Monday, July 9, 2007


Just read this post about poetry readings by Irish poet Billy Mills at the Guardian blog. This topic seems to come up a lot: should poetry be read aloud to an audience or read quietly by oneself? Seems like a non-starter to me. I mean, you wouldn't hear a similarly framed argument for other forms of artistic presentation. Imagine: "The book: good or bad?" With readings, as with any other sort of format, there are good approaches and bad approaches, good performers and bad performers, good venues and bad venues--and everything in between.

It should be clear to readers of CLM that the oral performance of poetry is very important to yours truly. Not only do I post readings of my own poems and those of others here, but I've toured the country doing readings, self-published a CD of poems and have vague plans for expanding this venture to include CDs by other writers. When I read poetry to myself, I also read it aloud, because poetry at its best is an oral pleasure as well as an aural, emotional and intellectual one. And, frankly, I probably only write poetry instead of song lyrics because I'm too tone-deaf to be a rock star.

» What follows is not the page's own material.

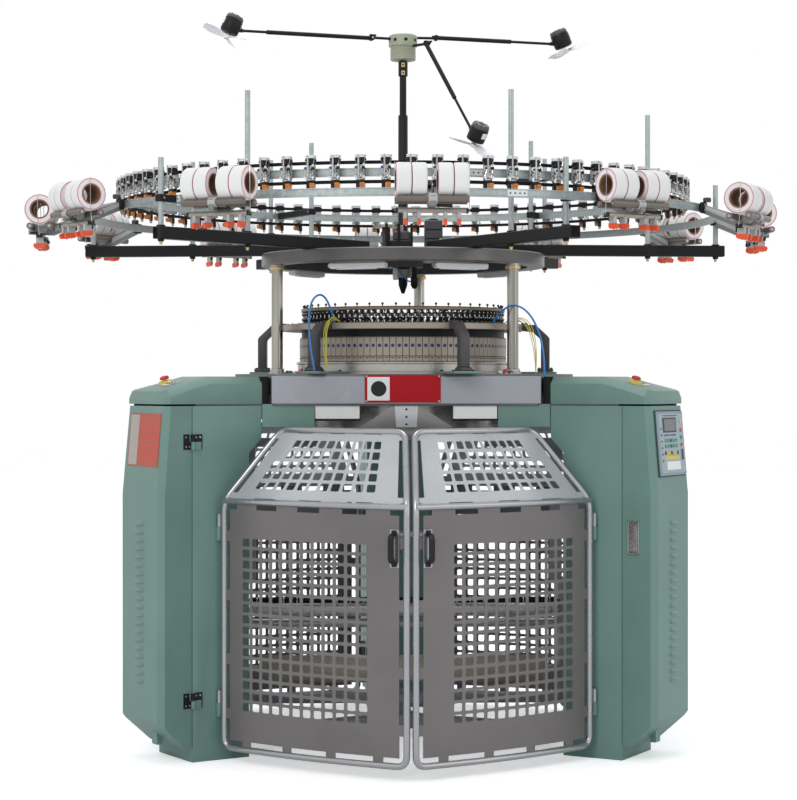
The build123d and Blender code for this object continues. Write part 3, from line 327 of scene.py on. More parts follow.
def tube(points, radius, name, count=10, closed=False):
    """Round bar along a path."""
    path = [Vector(p) for p in points]
    part = Part()
    total = len(path)
    side = None
    rings = []
    for i, p in enumerate(path):
        before = path[i - 1] if (i or closed) else p
        after = path[(i + 1) % total] if (i < total - 1 or closed) else p
        line = (after - before).normalized()
        if side is None:
            side = line.orthogonal().normalized()
        side = (side - line * side.dot(line)).normalized()
        other = line.cross(side)
        ids = []
        for k in range(count):
            t = 2 * math.pi * k / count
            ids.append(len(part.points))
            part.points.append(p + (side * math.cos(t) + other * math.sin(t)) * radius)
        rings.append(ids)
    pairs = list(zip(rings, rings[1:])) + ([(rings[-1], rings[0])] if closed else [])
    for low, high in pairs:
        for k in range(count):
            j = (k + 1) % count
            part.faces.append((low[k], low[j], high[j], high[k]))
    if not closed:
        part.faces.append(tuple(reversed(rings[0])))
        part.faces.append(tuple(rings[-1]))
    part.names = [name] * len(part.faces)
    return part


def bent(points, radius, steps=6):
    """Path through the points with each corner rounded."""
    path = [Vector(p) for p in points]
    out = [path[0]]
    for a, b, c in zip(path, path[1:], path[2:]):
        u, w = (a - b).normalized(), (c - b).normalized()
        half = u.angle(w) / 2
        cut = min(radius / math.tan(half), 0.48 * min((a - b).length, (c - b).length))
        reach = cut * math.tan(half)
        middle = b + (u + w).normalized() * (reach / math.sin(half))
        first, last = b + u * cut - middle, b + w * cut - middle
        for k in range(steps + 1):
            out.append(middle + first.slerp(last, k / steps))
    out.append(path[-1])
    return out


def at(angle=0.0, x=0.0, y=0.0, z=0.0):
    """Place of a shape drawn outwards along +x, at its angle round the machine."""
    return turn(angle - 90, "Z") @ move((x, y, z))


def around(unit, count, first=0.0):
    """The unit repeated evenly round the machine's axis."""
    whole = Part()
    for i in range(count):
        whole.add(unit, at(first + 360 / count * i))
    return whole


def copied(node, name, edge=2.0, segments=2):
    """The CAD node's own shape with its edges broken."""
    bm = bmesh.new()
    bm.from_mesh(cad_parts[node].data)
    bmesh.ops.scale(bm, vec=(1000, 1000, 1000), verts=bm.verts)
    bmesh.ops.remove_doubles(bm, verts=bm.verts, dist=0.02)
    bmesh.ops.dissolve_limit(bm, angle_limit=math.radians(0.6), verts=bm.verts, edges=bm.edges)
    if edge:
        sharp = [e for e in bm.edges if len(e.link_faces) == 2 and e.calc_face_angle() > math.radians(28)]
        bmesh.ops.bevel(bm, geom=sharp, offset=edge, segments=segments, profile=0.6, affect="EDGES",
                        clamp_overlap=True)
    return drawn(bm, name)


def piece(name, part, body, nodes=()):
    """Make the object of one piece, in metres, riding on its CAD body."""
    name = name.replace(" ", "_")
    mesh = bpy.data.meshes.new(name)
    mesh.from_pydata([p * 0.001 for p in part.points], [], part.faces)
    order = sorted(set(part.names))
    for key in order:
        mesh.materials.append(LOOKS[key])
    index = {key: i for i, key in enumerate(order)}
    mesh.polygons.foreach_set("material_index", [index[n] for n in part.names])
    mesh.polygons.foreach_set("use_smooth", [True] * len(part.faces))
    mesh.set_sharp_from_angle(angle=math.radians(34))
    made = bpy.data.objects.new(name, mesh)
    bpy.context.collection.objects.link(made)
    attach(made, body)
    if nodes:
        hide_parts(*nodes)
    return made


def screw(radius=4, height=3, name="steel"):
    """Socket-head screw standing on z = 0."""
    return lathe([(0, 0), (radius, 0), (radius, height * 0.8), (radius * 0.85, height),
                  (radius * 0.5, height), (radius * 0.45, height * 0.4), (0, height * 0.4)], name, 12)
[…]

I love doing readings, even though I've done some crappy ones, in which either my performance, the venue, the audience or some combination of the three, were subpar. But the buzz I get from one really great, enjoyable reading makes up for nine mediocre ones. Same goes for readings I attend as an audience member. I go expecting crap most of the time, but hoping for gold. Enough turns up in the pan that I find it worthwhile to keep prospecting. And I'll travel a fair distance to attend a reading I know will be good. I drove to Victoria a few months ago, for instance, to catch Geoffrey Cook reading. I've read with Geoff in the past and know he does a knockout job. He didn't disappoint. And as an added bonus, I got to hear Martin Hazelbower's incomparably weird and brilliantly virtuoso performance that night. For me, such readings easily rival theatre or music as live entertainment.

I think most of the people who argue against readings don't like doing them. Solution: don't do them. If you do decide to do readings, for the love of Pete, RESPECT YOUR AUDIENCE. Rehearse what you're going to read beforehand, don't make it seem like this is the first time you've seen this strange piece of text in your hand. And try not to use the audience like a captive clutch of guinea pigs for testing out brand new material. Read the stuff with a bit of life, don't try to mimic its textual 2-dimensionality on the page. Whatever, please don't sublimate your own discomfort/dislike/ineptitude for public performance into some kind of "readings are bad" dogma. Yes, most readings are bad. But then, so is most "poetry" on the page. Not a coincidence.